» **Task details**:
Only one portion of the data is to be written out: from the line bearing "Write part 3" through the line bearing "SIZE_RING = Vector((-50.3, 7.0)) * MM". Write it exactly as it appears.

» **Available data**:
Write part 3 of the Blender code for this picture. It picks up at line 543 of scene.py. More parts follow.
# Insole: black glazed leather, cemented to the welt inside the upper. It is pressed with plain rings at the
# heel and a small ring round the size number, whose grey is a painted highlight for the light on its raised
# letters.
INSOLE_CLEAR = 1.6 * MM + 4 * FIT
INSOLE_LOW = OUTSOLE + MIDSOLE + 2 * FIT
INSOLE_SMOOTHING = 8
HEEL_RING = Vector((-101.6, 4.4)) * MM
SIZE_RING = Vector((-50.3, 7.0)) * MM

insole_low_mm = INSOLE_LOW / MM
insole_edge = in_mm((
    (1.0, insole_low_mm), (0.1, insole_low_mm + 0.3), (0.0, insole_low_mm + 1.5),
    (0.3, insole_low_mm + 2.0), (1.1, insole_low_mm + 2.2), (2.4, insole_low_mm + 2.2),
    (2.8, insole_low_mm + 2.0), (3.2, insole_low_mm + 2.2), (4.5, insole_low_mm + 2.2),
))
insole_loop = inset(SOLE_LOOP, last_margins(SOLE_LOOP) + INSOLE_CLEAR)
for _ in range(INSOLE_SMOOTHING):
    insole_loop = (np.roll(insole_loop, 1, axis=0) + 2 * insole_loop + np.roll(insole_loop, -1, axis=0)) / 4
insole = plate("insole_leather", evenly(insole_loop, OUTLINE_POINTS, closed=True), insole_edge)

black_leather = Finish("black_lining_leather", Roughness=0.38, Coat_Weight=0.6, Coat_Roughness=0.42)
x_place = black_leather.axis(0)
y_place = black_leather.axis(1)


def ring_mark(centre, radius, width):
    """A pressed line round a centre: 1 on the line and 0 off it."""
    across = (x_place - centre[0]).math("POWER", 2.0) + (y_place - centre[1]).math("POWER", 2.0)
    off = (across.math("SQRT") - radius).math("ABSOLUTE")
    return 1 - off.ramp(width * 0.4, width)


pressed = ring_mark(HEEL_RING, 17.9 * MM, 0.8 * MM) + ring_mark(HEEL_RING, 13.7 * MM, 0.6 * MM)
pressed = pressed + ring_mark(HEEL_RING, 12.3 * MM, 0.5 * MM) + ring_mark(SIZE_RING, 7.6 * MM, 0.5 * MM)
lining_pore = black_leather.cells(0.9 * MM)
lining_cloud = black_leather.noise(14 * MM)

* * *

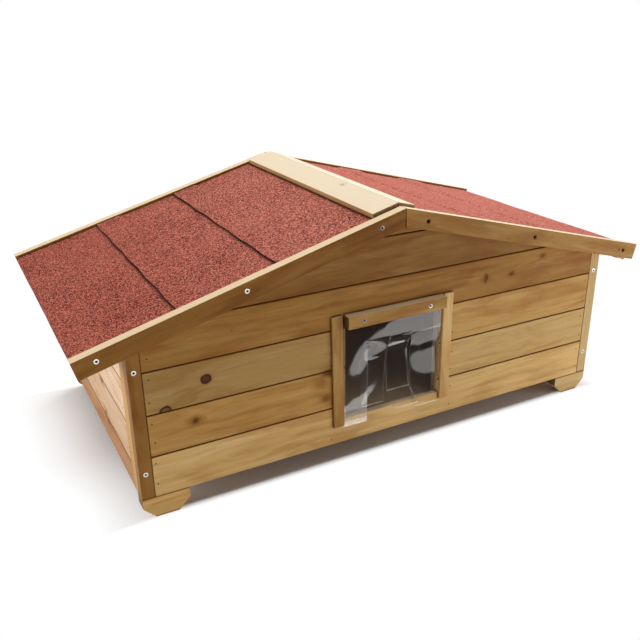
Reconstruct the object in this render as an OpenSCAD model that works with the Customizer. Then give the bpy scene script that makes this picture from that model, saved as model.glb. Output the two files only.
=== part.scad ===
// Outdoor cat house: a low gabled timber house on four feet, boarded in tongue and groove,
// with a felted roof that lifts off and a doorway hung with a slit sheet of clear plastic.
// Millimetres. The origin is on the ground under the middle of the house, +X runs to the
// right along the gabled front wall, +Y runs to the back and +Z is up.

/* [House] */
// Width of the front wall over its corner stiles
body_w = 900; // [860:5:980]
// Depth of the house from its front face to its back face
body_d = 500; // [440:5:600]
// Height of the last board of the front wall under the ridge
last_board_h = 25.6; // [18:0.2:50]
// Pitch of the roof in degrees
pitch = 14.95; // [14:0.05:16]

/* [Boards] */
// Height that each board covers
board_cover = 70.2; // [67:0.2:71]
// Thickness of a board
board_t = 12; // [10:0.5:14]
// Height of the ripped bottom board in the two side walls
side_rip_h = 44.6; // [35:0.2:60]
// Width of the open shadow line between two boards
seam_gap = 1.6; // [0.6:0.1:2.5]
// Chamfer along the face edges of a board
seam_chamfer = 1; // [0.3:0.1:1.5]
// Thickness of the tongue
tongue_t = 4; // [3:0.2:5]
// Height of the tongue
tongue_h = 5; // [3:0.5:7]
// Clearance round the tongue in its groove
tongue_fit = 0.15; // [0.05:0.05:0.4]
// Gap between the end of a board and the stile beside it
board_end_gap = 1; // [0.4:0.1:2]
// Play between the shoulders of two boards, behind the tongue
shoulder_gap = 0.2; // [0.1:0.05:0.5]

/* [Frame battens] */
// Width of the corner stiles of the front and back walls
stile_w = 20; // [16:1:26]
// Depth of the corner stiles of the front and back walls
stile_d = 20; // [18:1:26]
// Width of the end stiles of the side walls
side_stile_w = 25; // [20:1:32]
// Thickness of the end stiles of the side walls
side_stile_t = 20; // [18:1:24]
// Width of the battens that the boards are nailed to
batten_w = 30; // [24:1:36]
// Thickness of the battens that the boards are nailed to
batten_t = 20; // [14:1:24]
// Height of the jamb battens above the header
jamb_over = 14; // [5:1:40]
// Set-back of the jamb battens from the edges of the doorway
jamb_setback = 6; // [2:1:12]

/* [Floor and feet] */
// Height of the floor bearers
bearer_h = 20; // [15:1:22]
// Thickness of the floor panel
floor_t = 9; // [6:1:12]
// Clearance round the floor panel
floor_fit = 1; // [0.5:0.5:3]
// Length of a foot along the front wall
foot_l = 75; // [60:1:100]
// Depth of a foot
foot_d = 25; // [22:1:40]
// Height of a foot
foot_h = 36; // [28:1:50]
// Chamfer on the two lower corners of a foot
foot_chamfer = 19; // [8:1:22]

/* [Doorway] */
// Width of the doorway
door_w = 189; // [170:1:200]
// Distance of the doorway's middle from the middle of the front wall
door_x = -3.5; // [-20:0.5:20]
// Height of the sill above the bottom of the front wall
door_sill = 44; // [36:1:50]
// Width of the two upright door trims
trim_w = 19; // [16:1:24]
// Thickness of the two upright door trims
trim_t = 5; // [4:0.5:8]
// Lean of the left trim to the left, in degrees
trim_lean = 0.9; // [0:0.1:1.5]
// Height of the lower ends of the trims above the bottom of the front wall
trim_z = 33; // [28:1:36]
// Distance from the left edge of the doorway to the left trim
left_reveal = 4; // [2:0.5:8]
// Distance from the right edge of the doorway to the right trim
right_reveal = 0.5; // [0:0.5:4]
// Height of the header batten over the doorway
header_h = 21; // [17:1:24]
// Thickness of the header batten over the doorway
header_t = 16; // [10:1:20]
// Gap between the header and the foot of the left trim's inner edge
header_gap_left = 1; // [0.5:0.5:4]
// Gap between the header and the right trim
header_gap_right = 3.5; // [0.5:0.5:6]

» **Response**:
Write part 3 of the Blender code for this picture. It picks up at line 543 of scene.py. More parts follow.
# Insole: black glazed leather, cemented to the welt inside the upper. It is pressed with plain rings at the
# heel and a small ring round the size number, whose grey is a painted highlight for the light on its raised
# letters.
INSOLE_CLEAR = 1.6 * MM + 4 * FIT
INSOLE_LOW = OUTSOLE + MIDSOLE + 2 * FIT
INSOLE_SMOOTHING = 8
HEEL_RING = Vector((-101.6, 4.4)) * MM
SIZE_RING = Vector((-50.3, 7.0)) * MM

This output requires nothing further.